I should repeat that there are plenty of legitimate reasons for special pricing for industry insiders. It’s one of the perks of working someplace where compensation for entry and midlevel workers is typically 10-30% lower than comparably skilled positions in other industries on the supplier side, and even more at retail. One respondent I spoke to, a senior product manager with decades in the bicycle business, suggested that insider perks effectively become a tool to suppress industry wages, but that’s a chicken-and-egg topic for another time.
We have reached critical bro deal mass: there’s at least the perception that if you don’t come up with the swag or discount, the next brand or supplier or retailer will.
Nor are bro deals exclusive to the bike biz. You see them in pretty much any enthusiast-driven category (Remember the movie High Fidelity, where the “employees” all worked for free?), and especially in the sporting and outdoors sectors. But those folks can write their own editorials. The larger point is not that incentives should go away entirely, but that we as an industry and a cycling culture need to get a whole lot smarter about how we implement them.
Just bringing the practice below critical mass will start making bro deals the exception rather than the rule. As a whole, the industry needs to tighten up and enforce its employee discount programs (to be fair, this has been happening for years, if incrementally). And moving the entire premise from entitlements for bros to earned incentives for valued customers can help with the rest.
Now here’s the good news: just as the problem is viral, so too is the solution. The antidote to Bro Deal toxicity can be implemented one brand, one dealer, one town at a time. It’s also an opportunity to show leadership that’s too often missing in our fragmented and fractious industry. If brand leaders on the supplier side (I‘m looking at you, BPSA) and retailer side (and at you, NBDA) of our business can stand up and say, “this isn’t right, and we need to stop it, and we’re starting now,” everything else begins to fall into place.
Of course that doesn’t make it easy, but it does make it do-able. And the upside is considerable.
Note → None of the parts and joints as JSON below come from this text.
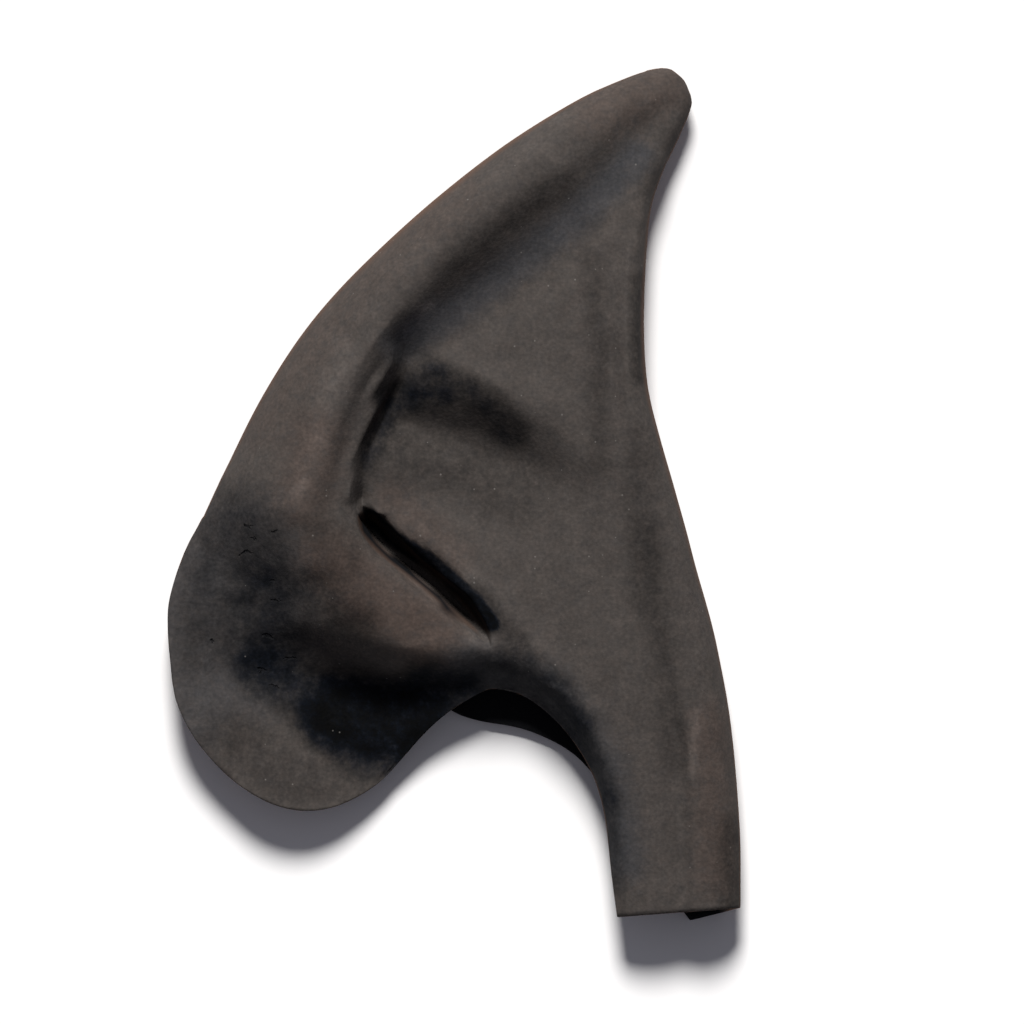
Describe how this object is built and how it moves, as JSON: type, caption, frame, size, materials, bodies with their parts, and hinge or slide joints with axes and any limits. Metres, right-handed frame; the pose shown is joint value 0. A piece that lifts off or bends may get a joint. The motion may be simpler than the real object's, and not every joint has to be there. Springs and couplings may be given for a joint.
{
  "type": "elf ear tip",
  "caption": "Hollow latex ear tip with a long pointed top, a sculpted front, a flat back, a thin dished flange and a narrow channel below, worn over the wearer's own ear.",
  "frame": {"origin": "under the middle of the bounding box, on the flat back that the piece lies on", "axes": "+Z out of the sculpted front, +Y from the end of the channel towards the pointed tip, +X from the flange towards the channel"},
  "size_m": [0.064, 0.095, 0.0128],
  "materials": {
    "latex": "matte, dusty dark brown-grey latex"
  },
  "bodies": {
    "root": {"ear_tip_shell": "latex"}
  },
  "joints": []
}
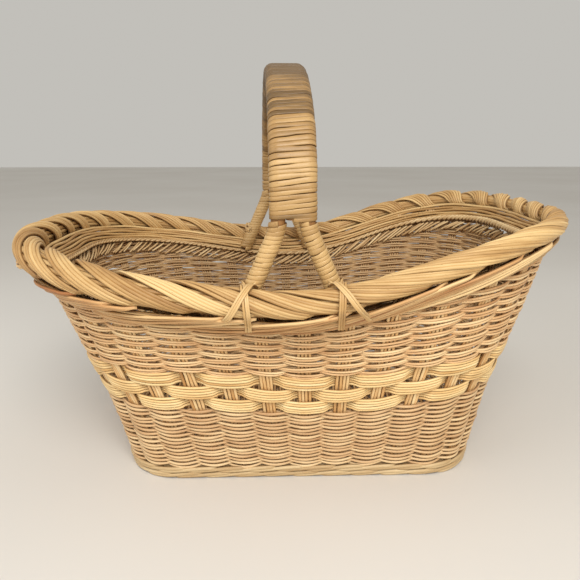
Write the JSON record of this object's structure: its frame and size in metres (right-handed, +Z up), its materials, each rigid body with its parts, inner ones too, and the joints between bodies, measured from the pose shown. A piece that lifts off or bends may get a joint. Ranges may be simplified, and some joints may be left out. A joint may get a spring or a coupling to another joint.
{
  "type": "woven market basket",
  "caption": "Oblong woven rattan basket with flared walls, a boat-shaped rolled rim, a flat ribbon band at the waist and a fixed wrapped bow handle on splayed legs.",
  "frame": {"origin": "on the ground plane, under the middle of the rim, which is the middle of the bounding box", "axes": "+X along the length towards the higher end, +Y from the front long side to the back one, +Z up"},
  "size_m": [0.477, 0.3518, 0.345],
  "materials": {
    "foot_rod": "satin, pale cream peeled rattan",
    "floor_rod": "satin, tan peeled rattan",
    "pale_rod": "satin, cream to pinkish tan rattan",
    "ribbon_rod": "satin, pale yellow rattan",
    "tan_rod": "satin, pinkish tan rattan",
    "wale_rod": "satin, honey rattan",
    "stake_rod": "satin, orange brown rattan",
    "border_rod": "satin, golden honey rattan",
    "inner_row_rod": "satin, light honey rattan",
    "core_rod": "satin, brown rattan pole",
    "wrap_cane": "semi-gloss, golden olive flat cane",
    "lashing_cane": "satin, pale straw flat cane"
  },
  "bodies": {
    "root": {"foot_wale_lower": "foot_rod", "foot_wale_upper": "foot_rod", "base_sticks": "floor_rod", "base_weave": "floor_rod", "lower_weave": "pale_rod", "waist_ribbon_lower": "ribbon_rod", "waist_ribbon_middle": "ribbon_rod", "waist_ribbon_upper": "ribbon_rod", "upper_weave": "tan_rod", "top_wale": "wale_rod", "stakes_front": "stake_rod", "stakes_right": "stake_rod", "stakes_back": "stake_rod", "stakes_left": "stake_rod", "border_front": "border_rod", "border_right": "border_rod", "border_back": "border_rod", "border_left": "border_rod", "inner_finishing_row": "inner_row_rod", "handle_rod_left": "core_rod", "handle_rod_right": "core_rod", "handle_filler_rod": "core_rod", "handle_wrap": "wrap_cane", "leg_wrap_front_left": "wrap_cane", "lashing_front_left": "lashing_cane", "leg_wrap_front_right": "wrap_cane", "lashing_front_right": "lashing_cane", "leg_wrap_back_left": "wrap_cane", "lashing_back_left": "lashing_cane", "leg_wrap_back_right": "wrap_cane", "lashing_back_right": "lashing_cane"}
  },
  "joints": []
}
The cost of implementation is not merely tiny, but literally less than zero. Cleaning house on the toxic aspects of Bro Deal culture is a moneymaker from the start. Players in all segments of the supply channel get to keep more of the margin they earn, and existing customers begin to feel they’re being treated fairly. And maybe, just maybe, we start reaching out to segments of the market we’re currently pushing away, and let those potential customers know we want the opportunity to earn their business.